Henry married Daisy Howard, and took her to England in 1900. They returned with two more family members, Elsie and Ernest. Ernest stayed for only eighteen months, returning to England in 1901 for Christmas with the family. He then took a position in Port Said, Egypt for three years, and returned to California in February, 1905. Another brother and sister, Herbert and Avesia, arrived in California in July, 1906. The remainder of the family, including the parents, Georgina and Henry, and the eldest girl, Marion, arrived in 1908.

==Work==
He co-founded the art gallery at 236 Post Street, San Francisco with his uncle William Kingston Vickery as soon as he arrived in the Bay area in 1888. Frederic Cheever Torrey joined them a few years later. The business suffered little damage in the 1906 earthquake and they later opened a branch at 550 Sutter Street. From its initial focus on art dealing the business expanded to include art supplies, picture framing, interior design, and decorating.

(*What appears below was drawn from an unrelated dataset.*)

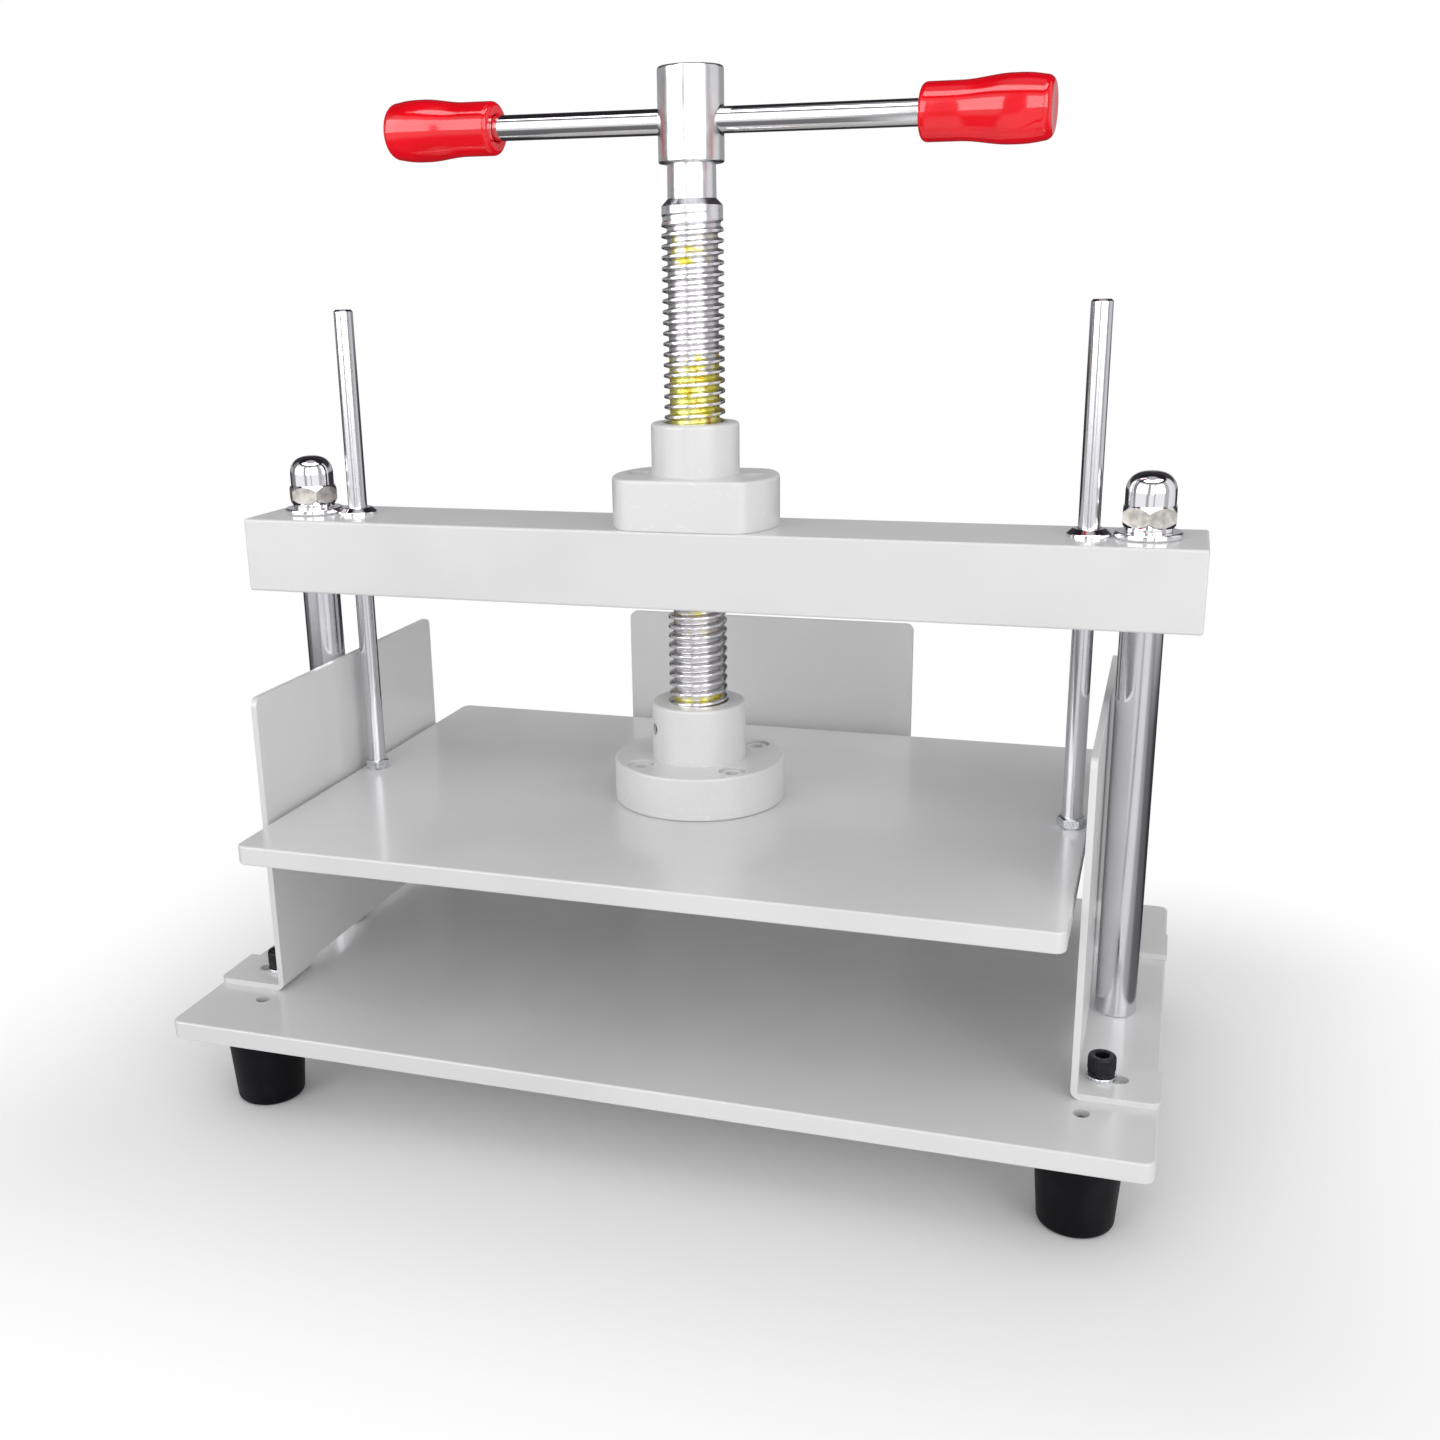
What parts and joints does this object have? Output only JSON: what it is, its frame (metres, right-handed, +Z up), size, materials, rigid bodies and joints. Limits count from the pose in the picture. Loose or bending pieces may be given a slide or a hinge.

Atkins designed furniture, fireplace equipment, candlesticks, urns and screens, shop windows, jewelry, garden gates, clocks, crosses, dishes, trays, chests, screens, frames and chandeliers. He also designed complete interiors, including the main reading room of the Doe Memorial Library at the University of California, Berkeley.

He also designed the concrete staircases at Bancroft Steps and Orchard Lane (1910) at the foot of Panoramic Hill in Berkeley, California.